Requirements | Please copy all the lines that follow, word for word.

Material |

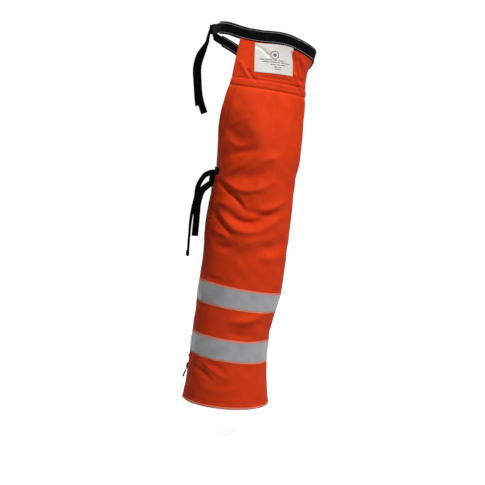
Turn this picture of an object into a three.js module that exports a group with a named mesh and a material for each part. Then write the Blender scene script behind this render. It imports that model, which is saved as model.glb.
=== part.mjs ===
// A pair of wrap-round chainsaw chaps: a waistband that ties at the back, and two padded legs,
// each with a tie behind the thigh, a zip behind the calf and two reflective tapes.
// Millimetres. +X is the wearer's front, -Y the wearer's right, +Z up.
// The origin is the centre of the waist opening.
import * as THREE from 'three';

// ---- Driving dimensions -------------------------------------------------------------------
const WAIST = { back: 139, front: 143, halfWidth: 175, squareness: 3.2, height: 32, thickness: 4 };
// Height of the band's top edge at angles from the back centre: it drops over the hips.
const WAIST_TOP = [
  [0, 40], [20, 40], [35, 37], [48, 30], [60, 18], [72, 7], [86, 1], [100, -5], [115, -17],
  [130, -26], [145, -31], [160, -33], [180, -33],
];
const BAND_END = 34;                 // degrees from the back centre where the padded band stops
const WEBBING_WIDTH = 25;
const WEBBING_THICKNESS = 2;
const TAIL = { width: 19, thickness: 1.6 };
const STRAP_LIFT = 0.8;              // how far the thigh straps stand off the fabric
const BAND_GAP = 1.5;                // from the band's lower edge to the apron

const GAP = 0.4;                     // clearance between neighbouring layers
const SHELL = 1.4;                   // outer fabric
const PAD = 8;                       // saw-stopping fibre pad
const LINING = 0.8;
const TAPE = 0.6;                    // reflective tape
const LABEL = 0.5;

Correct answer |
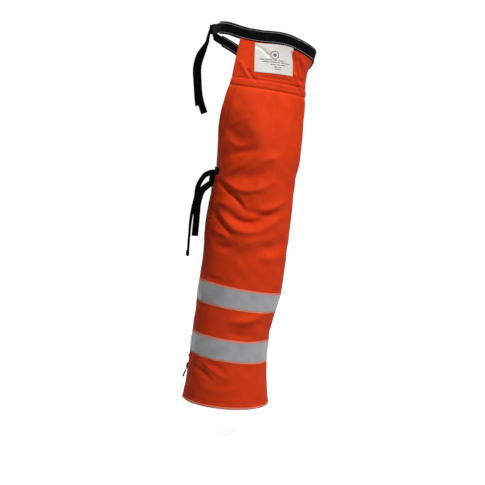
Turn this picture of an object into a three.js module that exports a group with a named mesh and a material for each part. Then write the Blender scene script behind this render. It imports that model, which is saved as model.glb.
=== part.mjs ===
// A pair of wrap-round chainsaw chaps: a waistband that ties at the back, and two padded legs,
// each with a tie behind the thigh, a zip behind the calf and two reflective tapes.
// Millimetres. +X is the wearer's front, -Y the wearer's right, +Z up.
// The origin is the centre of the waist opening.
import * as THREE from 'three';

// ---- Driving dimensions -------------------------------------------------------------------
const WAIST = { back: 139, front: 143, halfWidth: 175, squareness: 3.2, height: 32, thickness: 4 };
// Height of the band's top edge at angles from the back centre: it drops over the hips.
const WAIST_TOP = [
  [0, 40], [20, 40], [35, 37], [48, 30], [60, 18], [72, 7], [86, 1], [100, -5], [115, -17],
  [130, -26], [145, -31], [160, -33], [180, -33],
];
const BAND_END = 34;                 // degrees from the back centre where the padded band stops
const WEBBING_WIDTH = 25;
const WEBBING_THICKNESS = 2;
const TAIL = { width: 19, thickness: 1.6 };
const STRAP_LIFT = 0.8;              // how far the thigh straps stand off the fabric
const BAND_GAP = 1.5;                // from the band's lower edge to the apron

const GAP = 0.4;                     // clearance between neighbouring layers
const SHELL = 1.4;                   // outer fabric
const PAD = 8;                       // saw-stopping fibre pad
const LINING = 0.8;
const TAPE = 0.6;                    // reflective tape
const LABEL = 0.5;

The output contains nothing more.